**RECORDS TO PROCESS**
----------

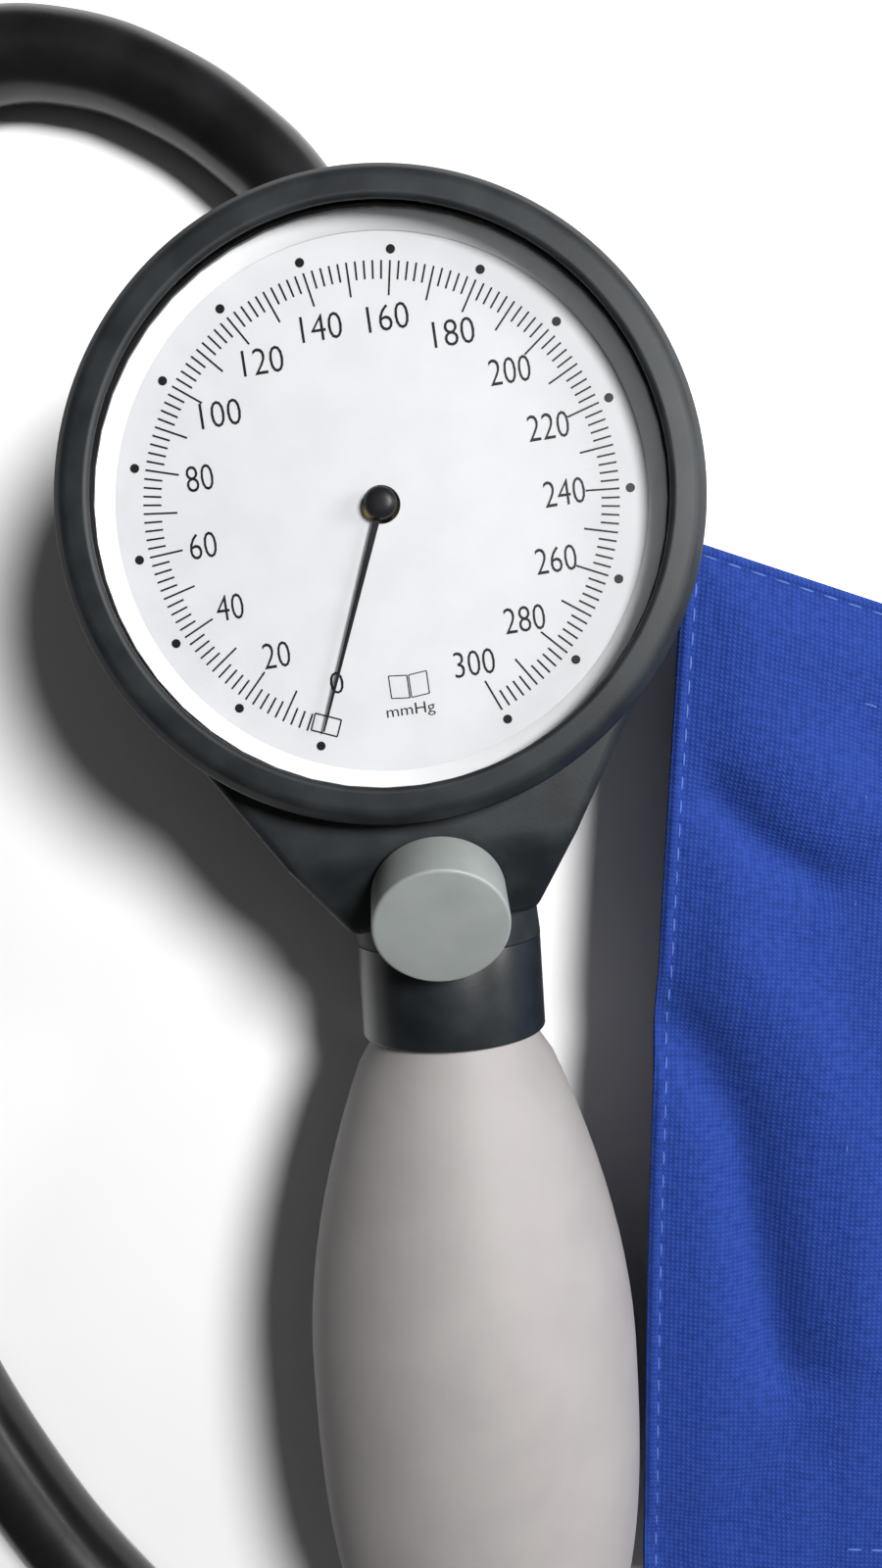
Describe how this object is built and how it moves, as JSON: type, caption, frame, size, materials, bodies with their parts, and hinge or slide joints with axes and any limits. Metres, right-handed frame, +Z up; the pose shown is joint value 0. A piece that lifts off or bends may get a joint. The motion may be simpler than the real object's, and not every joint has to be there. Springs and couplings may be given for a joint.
{
  "type": "blood pressure cuff",
  "caption": "Palm-type aneroid blood pressure set: round dial gauge with release-valve knob, squeeze bulb, rubber hose and a rolled-up fabric arm cuff.",
  "frame": {"origin": "on the surface the set lies on, under the middle of the box round everything but the hose", "axes": "+Z up, out of the dial; +Y from the bulb towards the gauge; +X towards the cuff"},
  "size_m": [0.2711, 0.2904, 0.0458],
  "materials": {
    "black_plastic": "satin charcoal moulded plastic",
    "gloss_black": "glossy black",
    "grey_plastic": "satin warm grey",
    "white_plastic": "white reflector",
    "dial_white": "matt white enamel with black scale",
    "ink_black": "matt black",
    "clear_window": "clear moulded window",
    "brass": "turned brass and bronze",
    "steel": "bright turned steel",
    "black_rubber": "smooth black rubber",
    "bulb_rubber": "smooth matt warm grey rubber",
    "blue_cloth": "royal blue plain-weave nylon",
    "hook_fastener": "hook tape",
    "loop_fastener": "napped loop tape"
  },
  "bodies": {
    "head_and_cuff": {"housing": "black_plastic", "rear_cover": "black_plastic", "rear_screw_1": "steel", "rear_screw_2": "steel", "rear_screw_3": "steel", "rear_screw_4": "steel", "plate_screw_1": "steel", "plate_screw_2": "steel", "plate_screw_3": "steel", "plate_screw_4": "steel", "bezel_ring": "black_plastic", "window": "clear_window", "window_seal": "black_rubber", "dial_ring": "white_plastic", "dial_plate": "dial_white", "dial_foot_1": "brass", "dial_foot_2": "brass", "hairspring": "brass", "movement_base_plate": "brass", "movement_top_plate": "brass", "pillar_1": "brass", "pillar_2": "brass", "pillar_3": "brass", "pillar_4": "brass", "diaphragm_capsule": "brass", "air_manifold": "black_plastic", "hose_nipple": "black_plastic", "valve_body": "brass", "bulb_collar": "gloss_black", "outlet_valve_body": "black_plastic", "outlet_valve_seat": "black_plastic", "bulb": "bulb_rubber", "inlet_valve_body": "steel", "inlet_valve_cap": "brass", "hose": "black_rubber", "bladder_port": "black_rubber", "bladder": "black_rubber", "cuff_outer_cloth": "blue_cloth", "cuff_inner_cloth": "blue_cloth", "hook_patch": "hook_fastener", "loop_patch": "loop_fastener"},
    "pointer": {"pointer": "ink_black", "pointer_hub": "ink_black", "pointer_arbor": "steel"},
    "sector": {"sector_gear": "brass"},
    "push_pin": {"push_pin": "steel"},
    "valve_lift": {"valve_seal": "black_rubber"},
    "valve_turn": {"valve_knob": "grey_plastic", "valve_spindle": "steel"},
    "outlet_disc": {"outlet_valve_disc": "black_rubber"},
    "inlet_disc": {"inlet_valve_disc": "black_rubber"}
  },
  "joints": [
    {"name": "sector_turn", "type": "hinge", "parent": "head_and_cuff", "child": "sector", "pos_m": [-0.06693, 0.05387, 0.0276], "axis": [0, 0, 1], "range_deg": [0, 39.38]},
    {"name": "pointer_spin", "type": "hinge", "parent": "head_and_cuff", "child": "pointer", "pos_m": [-0.06693, 0.06777, 0.039], "axis": [0, 0, -1], "range_deg": [0, 315]},
    {"name": "capsule_lift", "type": "slide", "parent": "head_and_cuff", "child": "push_pin", "axis": [0, 0, 1], "range_m": [0, 0.0015]},
    {"name": "valve_rise", "type": "slide", "parent": "head_and_cuff", "child": "valve_lift", "axis": [0, -0.454, 0.891], "range_m": [0, 0.0014]},
    {"name": "knob_turn", "type": "hinge", "parent": "valve_lift", "child": "valve_turn", "pos_m": [-0.06693, 0.02257, 0.0357], "axis": [0, -0.454, 0.891], "range_deg": [0, 720]},
    {"name": "outlet_valve", "type": "slide", "parent": "head_and_cuff", "child": "outlet_disc", "axis": [0.0802, 0.9968, 0], "range_m": [0, 0.0008]},
    {"name": "inlet_valve", "type": "slide", "parent": "head_and_cuff", "child": "inlet_disc", "axis": [0.0802, 0.9968, 0], "range_m": [0, 0.0008]}
  ],
  "couplings": [
    {"joint": "pointer_spin", "follows": "sector_turn", "ratio": 8},
    {"joint": "capsule_lift", "follows": "sector_turn", "m_per_rad": 0.0021827},
    {"joint": "knob_turn", "follows": "valve_rise", "rad_per_m": 8976}
  ]
}
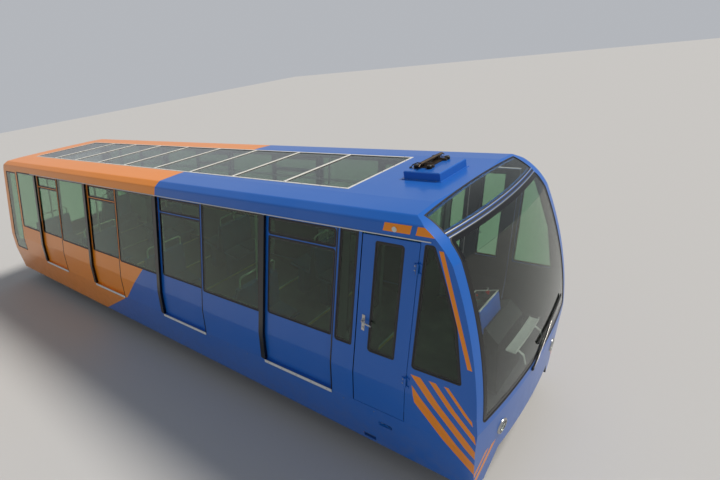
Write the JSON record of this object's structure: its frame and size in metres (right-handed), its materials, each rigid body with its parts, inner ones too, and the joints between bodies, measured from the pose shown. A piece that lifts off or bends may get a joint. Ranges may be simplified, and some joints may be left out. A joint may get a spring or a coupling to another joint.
{
  "type": "funicular car",
  "caption": "Glazed rail car for a steep cable-hauled line: hollow leaning body with a stepped floor, sliding doors on both sides, a cab at the uphill end, on two swivelling bogies.",
  "frame": {"origin": "centre of the bounding box at the lowest point of the wheel flanges", "axes": "+X along the track towards the uphill end, +Y towards the left side as seen facing uphill, +Z square to the rails"},
  "size_m": [12.4892, 2.5034, 3.2419],
  "materials": {
    "orange_paint": "smooth gloss coach paint",
    "blue_paint": "smooth gloss coach paint",
    "tinted_glass": "dark tinted safety glass",
    "wheel_steel": "turned steel, bright on the tread",
    "chassis_paint": "satin dark paint",
    "alloy_rail": "satin anodised",
    "floor_rubber": "studded sheet",
    "seat_shell": "moulded",
    "rail_paint": "gloss white",
    "cab_paint": "satin light grey",
    "lamp_lens": "clear lens over a reflector",
    "dark_metal": "satin black"
  },
  "bodies": {
    "carbody": {"benches": "seat_shell", "cab_desk": "cab_paint", "cab_screen": "cab_paint", "chassis_frame": "chassis_paint", "contact_bow": "dark_metal", "corner_glass_downhill": "tinted_glass", "corner_glass_uphill": "tinted_glass", "door_rails_left": "alloy_rail", "door_rails_right": "alloy_rail", "end_lamps": "lamp_lens", "floor_deck": "floor_rubber", "handrails": "rail_paint", "header_glass_uphill": "tinted_glass", "nose_downhill": "orange_paint", "nose_uphill": "blue_paint", "rail_brakes": "chassis_paint", "roof_bars": "alloy_rail", "roof_box": "blue_paint", "roof_glass": "tinted_glass", "roof_shell": "orange_paint", "rope_hitch_downhill": "chassis_paint", "rope_hitch_uphill": "chassis_paint", "side_glass_left": "tinted_glass", "side_glass_right": "tinted_glass", "side_panels_left": "orange_paint", "side_panels_right": "orange_paint", "skirt_left": "orange_paint", "skirt_right": "orange_paint", "windscreen_downhill": "tinted_glass", "windscreen_uphill": "tinted_glass", "wipers": "dark_metal"},
    "door_right_1": {"door_leaf_right_1": "orange_paint", "door_glass_right_1": "tinted_glass"},
    "door_right_2": {"door_leaf_right_2": "orange_paint", "door_glass_right_2": "tinted_glass"},
    "door_right_3": {"door_leaf_right_3": "orange_paint", "door_glass_right_3": "tinted_glass"},
    "door_right_4": {"door_leaf_right_4": "orange_paint", "door_glass_right_4": "tinted_glass"},
    "cab_door_right": {"cab_door_right": "blue_paint", "cab_glass_right": "tinted_glass"},
    "door_left_1": {"door_leaf_left_1": "orange_paint", "door_glass_left_1": "tinted_glass"},
    "door_left_2": {"door_leaf_left_2": "orange_paint", "door_glass_left_2": "tinted_glass"},
    "door_left_3": {"door_leaf_left_3": "orange_paint", "door_glass_left_3": "tinted_glass"},
    "door_left_4": {"door_leaf_left_4": "orange_paint", "door_glass_left_4": "tinted_glass"},
    "cab_door_left": {"cab_door_left": "blue_paint", "cab_glass_left": "tinted_glass"},
    "wheelset_1": {"wheelset_1": "wheel_steel"},
    "wheelset_2": {"wheelset_2": "wheel_steel"},
    "wheelset_3": {"wheelset_3": "wheel_steel"},
    "wheelset_4": {"wheelset_4": "wheel_steel"},
    "bogie_downhill": {"bogie_downhill": "chassis_paint"},
    "bogie_uphill": {"bogie_uphill": "chassis_paint"}
  },
  "joints": [
    {"name": "bogie_downhill_pivot", "type": "hinge", "parent": "carbody", "child": "bogie_downhill", "pos_m": [-3.9, 0, 0.44], "axis": [0, 0, 1], "range_deg": [-3, 3]},
    {"name": "bogie_uphill_pivot", "type": "hinge", "parent": "carbody", "child": "bogie_uphill", "pos_m": [3.9, 0, 0.44], "axis": [0, 0, 1], "range_deg": [-3, 3]},
    {"name": "wheelset_1_turn", "type": "hinge", "parent": "bogie_downhill", "child": "wheelset_1", "pos_m": [-4.6, 0, 0.275], "axis": [0, 1, 0], "continuous": true},
    {"name": "wheelset_2_turn", "type": "hinge", "parent": "bogie_downhill", "child": "wheelset_2", "pos_m": [-3.2, 0, 0.275], "axis": [0, 1, 0], "continuous": true},
    {"name": "wheelset_3_turn", "type": "hinge", "parent": "bogie_uphill", "child": "wheelset_3", "pos_m": [3.2, 0, 0.275], "axis": [0, 1, 0], "continuous": true},
    {"name": "wheelset_4_turn", "type": "hinge", "parent": "bogie_uphill", "child": "wheelset_4", "pos_m": [4.6, 0, 0.275], "axis": [0, 1, 0], "continuous": true},
    {"name": "door_right_1_slide", "type": "slide", "parent": "carbody", "child": "door_right_1", "axis": [-1, 0, 0], "range_m": [0, 1.04]},
    {"name": "door_right_2_slide", "type": "slide", "parent": "carbody", "child": "door_right_2", "axis": [-1, 0, 0], "range_m": [0, 1.04]},
    {"name": "door_right_3_slide", "type": "slide", "parent": "carbody", "child": "door_right_3", "axis": [-1, 0, 0], "range_m": [0, 1.04]},
    {"name": "door_right_4_slide", "type": "slide", "parent": "carbody", "child": "door_right_4", "axis": [-1, 0, 0], "range_m": [0, 1.04]},
    {"name": "door_left_1_slide", "type": "slide", "parent": "carbody", "child": "door_left_1", "axis": [-1, 0, 0], "range_m": [0, 1.04]},
    {"name": "door_left_2_slide", "type": "slide", "parent": "carbody", "child": "door_left_2", "axis": [-1, 0, 0], "range_m": [0, 1.04]},
    {"name": "door_left_3_slide", "type": "slide", "parent": "carbody", "child": "door_left_3", "axis": [-1, 0, 0], "range_m": [0, 1.04]},
    {"name": "door_left_4_slide", "type": "slide", "parent": "carbody", "child": "door_left_4", "axis": [-1, 0, 0], "range_m": [0, 1.04]},
    {"name": "cab_door_right_hinge", "type": "hinge", "parent": "carbody", "child": "cab_door_right", "pos_m": [5.39314, -1.23682, 1.4], "axis": [0.2248, 0.0339, 0.9738], "range_deg": [0, 85]},
    {"name": "cab_door_left_hinge", "type": "hinge", "parent": "carbody", "child": "cab_door_left", "pos_m": [5.39314, 1.23682, 1.4], "axis": [-0.2248, 0.0339, -0.9738], "range_deg": [0, 85]}
  ]
}
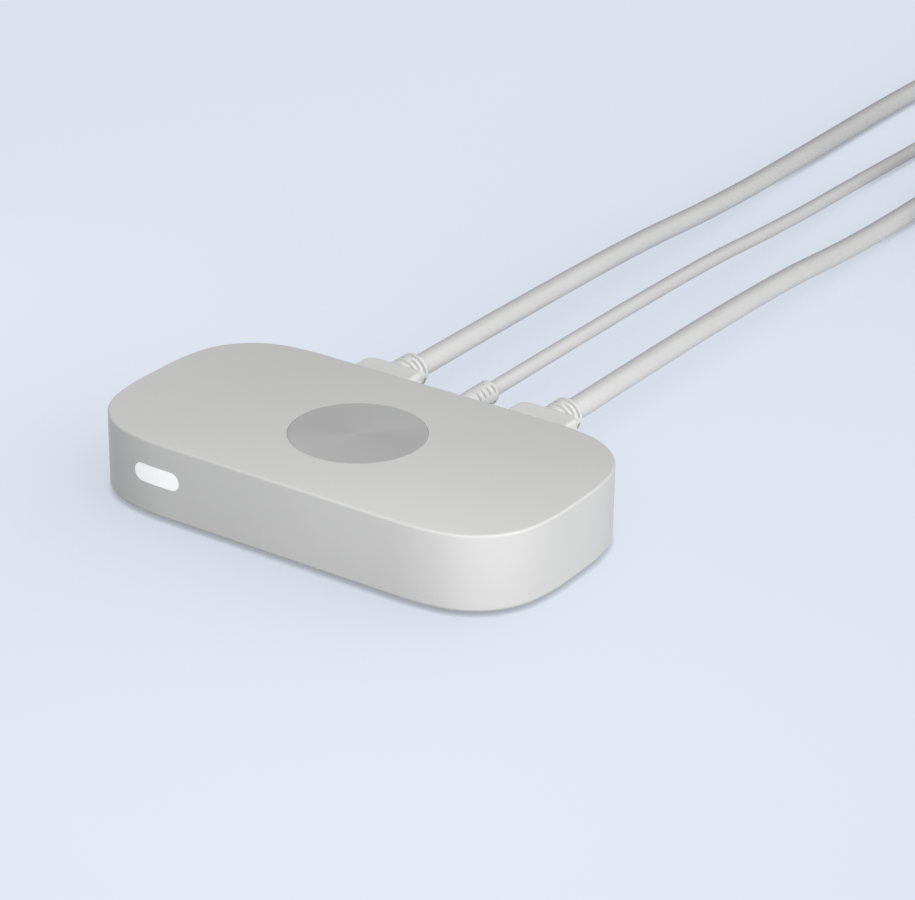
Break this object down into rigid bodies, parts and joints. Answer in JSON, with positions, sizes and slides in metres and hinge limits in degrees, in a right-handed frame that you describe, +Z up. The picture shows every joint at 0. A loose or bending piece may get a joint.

----------

**JOB**
Copy out every line of the listing that includes the string "materials".

**TASK ANSWER**
Describe how this object is built and how it moves, as JSON: type, caption, frame, size, materials, bodies with their parts, and hinge or slide joints with axes and any limits. Metres, right-handed frame, +Z up; the pose shown is joint value 0. A piece that lifts off or bends may get a joint. The motion may be simpler than the real object's, and not every joint has to be there. Springs and couplings may be given for a joint.
  "materials": {
Write the JSON record of this object's structure: its frame and size in metres (right-handed), its materials, each rigid body with its parts, inner ones too, and the joints between bodies, measured from the pose shown. A piece that lifts off or bends may get a joint. Ranges may be simplified, and some joints may be left out. A joint may get a spring or a coupling to another joint.
  "materials": {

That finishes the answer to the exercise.